Hardware and fixture company

E. Bon Holdings Limited is a public company listed in the Hong Kong Stock Exchange and is also known as one of the major architectural hardware, bathroom, and kitchen and furniture suppliers in Hong Kong.

== History ==
In 1976, the first retail shop 'Sunny' was established at Lockhart Road, Wanchai, Hong Kong, mainly selling imported ceramic tiles and subsequently architectural hardware to retail customers. As growing in scale, E. Bon acquired an office at First Commercial Building, Causeway Bay in 1981 and later a warehouse in Aberdeen in the 1980s.

In the early 1990s, E. Bon established showrooms in Macau, Richmond, Beijing, Taipei, Shanghai and Shantou to seek international opportunities, and has eventually become one of the leaders in the industry after years of development. To enhance competitiveness, the Group launched modernisation programmes and intended an Initial Public Offer in the early 2000s for better corporate governance.

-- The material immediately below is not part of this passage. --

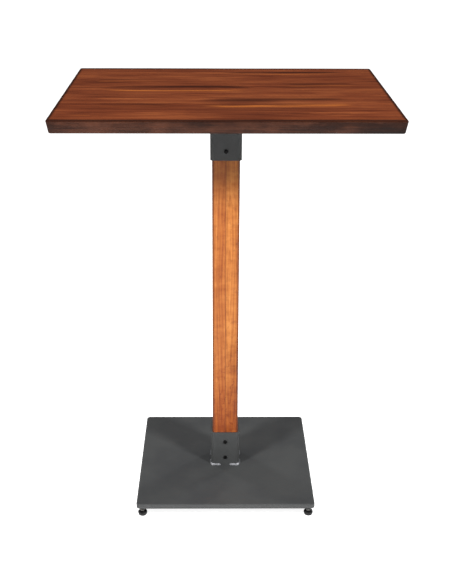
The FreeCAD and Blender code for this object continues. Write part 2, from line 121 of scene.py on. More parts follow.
# %% A helper that writes node trees
class Wiring:
    """Adds nodes to a tree. Each call fills a node's inputs and returns its first live output."""

    def __init__(self, tree):
        self.tree = tree

    def node(self, kind, inputs=None, **settings):
        made = self.tree.nodes.new(kind)
        for name, value in settings.items():
            setattr(made, name, value)
        for key, value in (inputs or {}).items():
            self.fill(made.inputs[key], value)
        return made

    def fill(self, socket, value):
        if isinstance(value, bpy.types.NodeSocket):
            self.tree.links.new(value, socket)
        else:
            socket.default_value = value

    def out(self, kind, inputs=None, **settings):
        made = self.node(kind, inputs, **settings)
        return next(socket for socket in made.outputs if socket.enabled)

    def math(self, operation, first, second=0.0):
        return self.out("ShaderNodeMath", {0: first, 1: second}, operation=operation)

    def plus(self, first, second):
        return self.math("ADD", first, second)

    def minus(self, first, second):
        return self.math("SUBTRACT", first, second)

    def times(self, first, second):
        return self.math("MULTIPLY", first, second)

    def over(self, first, second):
        return self.math("DIVIDE", first, second)

    def own_place(self):
        """The point being shaded, in the piece's own metres."""
        return self.node("ShaderNodeTexCoord").outputs["Object"]

    def spread(self, value, low, high, to_low=0.0, to_high=1.0, smooth=True):
        """Maps value from low..high to to_low..to_high, held at both ends."""
        return self.out(
            "ShaderNodeMapRange",
            {"Value": value, "From Min": low, "From Max": high, "To Min": to_low, "To Max": to_high},
            interpolation_type="SMOOTHSTEP" if smooth else "LINEAR",
        )

    def split(self, vector):
        made = self.node("ShaderNodeSeparateXYZ", {0: vector})
        return made.outputs[0], made.outputs[1], made.outputs[2]

    def join(self, x, y, z):
        return self.out("ShaderNodeCombineXYZ", {0: x, 1: y, 2: z})

    def stretched(self, parts, factors):
        """A vector of the three parts, each multiplied by its own factor."""
        return self.join(*(self.times(part, factor) for part, factor in zip(parts, factors)))

    def noise(self, vector, scale=1.0, detail=4.0, roughness=0.55):
        return self.out(
            "ShaderNodeTexNoise",
            {"Vector": vector, "Scale": scale, "Detail": detail, "Roughness": roughness},
        )

    def mix(self, share, first, second):
        """Mixes two colours."""
        made = self.node("ShaderNodeMix", {0: share, 6: first, 7: second}, data_type="RGBA")
        return made.outputs[2]

    def ramp(self, value, stops):
        """A colour ramp through (place, colour) stops."""
        made = self.node("ShaderNodeValToRGB", {0: value})
        band = made.color_ramp
        while len(band.elements) < len(stops):
            band.elements.new(0.5)
        for element, (place, colour) in zip(band.elements, stops):
            element.position = place
            element.color = colour
        return made.outputs[0]


def paint(red, green, blue):
    """A colour as a paint chart gives it, 0 to 255, turned into the linear light a shader needs."""
    def linear(value):
        share = value / 255.0
        return share / 12.92 if share <= 0.04045 else ((share + 0.055) / 1.055) ** 2.4

    return (linear(red), linear(green), linear(blue), 1.0)


def new_finish(name, **constants):
    """A material with one shader; constants set that shader's own sockets."""
    material = bpy.data.materials.new(name)
    material.use_nodes = True
    shader = material.node_tree.nodes["Principled BSDF"]
    for key, value in constants.items():
        shader.inputs[key.replace("_", " ")].default_value = value
    return material, shader, Wiring(material.node_tree)


def bumped(wiring, shader, height, distance):
    normal = wiring.out("ShaderNodeBump", {"Strength": 1.0, "Distance": distance, "Height": height})
    wiring.fill(shader.inputs["Normal"], normal)


print("helpers ready")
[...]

On 12 April 2000, the holding company of the Group, E. Bon Holdings Limited, was officially listed on the Hong Kong Stock Exchange Limited. The Group accelerated its expansion after the litigation, which found the Group wrongly prosecuted. The Group engaged in the trading of sanitary wares and bathroom accessories, through new showrooms such as ‘the professional depot’ and 'Sunny Pro'.

In 2004, the Group opened a series of showrooms 'ViA' specialising in trading of furniture and kitchen fittings. ViA supplies furniture and kitchen fittings for commercial and residential projects in Hong Kong, Macau and the mainland China.E.Bon Group.

In 2010, the Group acquired a subsidiary, Shanghai Techpro Interior Decoration Co., Ltd., which undertakes interior decoration and project management, as part of the Group's expansion.